As you may be aware, there hasn’t always been 20 teams in the Premier League. In the early days of the competition’s existence, some 22 clubs would do battle over the course of the season, which meant that each played 42 games; rather than the 38-game campaign we know today.

Those four extra games offered the players an opportunity to add more goal involvements to their tally, so it’s perhaps no surprise that the current all-time Premier League goal involvements record is jointly held by two players from this era.

Andy Cole was the first player to record 47 goal involvements in a single EPL campaign. He did so for Newcastle United, notching 34 goals and assisting 13 others in a season in which he had a hand in a whopping 57% of the Magpies’ 82-goal haul.

Just one year later, Cole’s extraordinary feat was matched by another prolific marksman and creator: Alan Shearer. He was part of the Blackburn Rovers side that won the Premier League title in 1994/95, seeing off defending champions Manchester United by a single point.
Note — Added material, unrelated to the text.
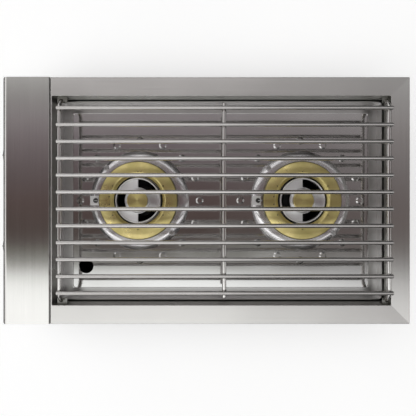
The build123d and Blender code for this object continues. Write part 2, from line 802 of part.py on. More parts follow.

Shearer was a vital part of that history-making team, serving up 47 goal involvements in their 42 EPL games – like Cole, that was 34 goals scored and 13 assisted, accounting for 58% of Blackburn’s entire output.
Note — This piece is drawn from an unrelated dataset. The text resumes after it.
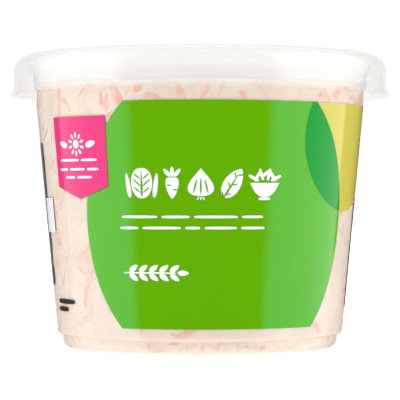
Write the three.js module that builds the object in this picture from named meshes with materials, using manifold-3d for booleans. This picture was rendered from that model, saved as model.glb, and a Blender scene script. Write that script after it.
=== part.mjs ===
// A lidded tub of coleslaw: a tapered clear tub on a stepped foot, a snap lid with a wide flared skirt,
// the printed fields of its label as thin skins on the wall, and the slaw that fills it.
// Millimetres, +Z up. The origin is the centre of the base, and the front of the label faces -Y.

import * as THREE from "three";
import { mergeVertices } from "three/addons/utils/BufferGeometryUtils.js";
import Module from "manifold-3d";

const wasm = await Module();
wasm.setup();

// ---------------------------------------------------------------- driving dimensions

const TUB = {
  baseRadius: 40.8, // flat disc that the tub stands on
  footRadius: 43.7,
  footHeight: 4.3,
  wallFootRadius: 45.4, // the wall just above the step
  wallFootZ: 4.7,
  wallTopRadius: 52.1, // the wall where the straight band starts
  wallTopZ: 77.0,
  bandTopZ: 81.6,
  neckRadius: 53.1,
  neckFootZ: 82.8,
  neckTopZ: 86.2,
  rimRadius: 55.8,
  rimFootZ: 89.6,
  topZ: 91.0,
  thickness: 0.8,
};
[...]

Henry and Haaland Lead the Way

Thierry Henry running
Thierry Henry (Photo Works / Bigstockphoto.com)

As we’ve said, Cole and Shearer’s 47 goal involvements came during a 42-game season, as opposed to the 38 that has since become the standard. So who holds the all-time Premier League goal involvements record in this abridged era? Although two players qualify for the crown, we’re going to anoint Thierry Henry (2002/03) as the crown prince of Premier League goal involvements.

His tally of 44 during his historic 2002/03 campaign was split almost equally between goals and assists: 24g, 20a. It’s near-symmetry that just goes to show a) how good Henry was, but also b) how important he was to an Arsenal side that finished runner-up to Manchester United in the EPL title race.

It’s also, in the entirety of the Premier League’s 30+ year history, the only time that a player has recorded 20+ goals and 20+ assists in a single campaign. Va va voom, indeed. The other player to record 44 goal involvements in a Premier League season is Erling Haaland. He was outstanding in 2022/23 for Manchester City, but his haul – 36 goals, eight assists – is somehow less aesthetically-pleasing than Henry’s more equal split.

Lionel Messi’s Greatest Season: 2011/12

Lionel Messi
Lionel Messi (Maxisports / Bigstockphoto.com)

We now know what the Premier League goal involvements record is. But what about Europe’s ‘big five’ leagues of the EPL, La Liga, Serie A, Bundesliga and Ligue 1. What is the best seasonal return? You’ll simply find no better documented campaign than that of Lionel Messi, one of the greatest ever to lace up a pair of boots. And, statistically at least, he hit his zenith during the 2011/12 campaign.

The Argentine was a young man on the books of FC Barcelona, with his jaw-dropping skill and eye for goal matched by the physicality that comes with being in your early twenties. And boy, did Messi cash in on that happy combination. He scored a scarcely believable 50 goals in 37 La Liga appearances, while still finding the time and energy to assist 16 more. That is, undoubtedly, the best return in a single season at the elite level.

He even did the business on European soil, too. In eleven Champions League appearances in 2011/12, Messi scored 14 times – a UCL record – and assisted five others. It was a season in which Barcelona won the Copa Del Rey, the UEFA Super Cup and the FIFA Club World Cup, and yet the Catalonians finished second to Real Madrid in La Liga and lost in the Champions League semi-finals to Chelsea.

Messi’s exploits counted for very little in the competitions that, let’s face it, really matter. It’s a bizarre anomaly that in the icon’s best ever season, Barcelona only had lower-grade success to show for it.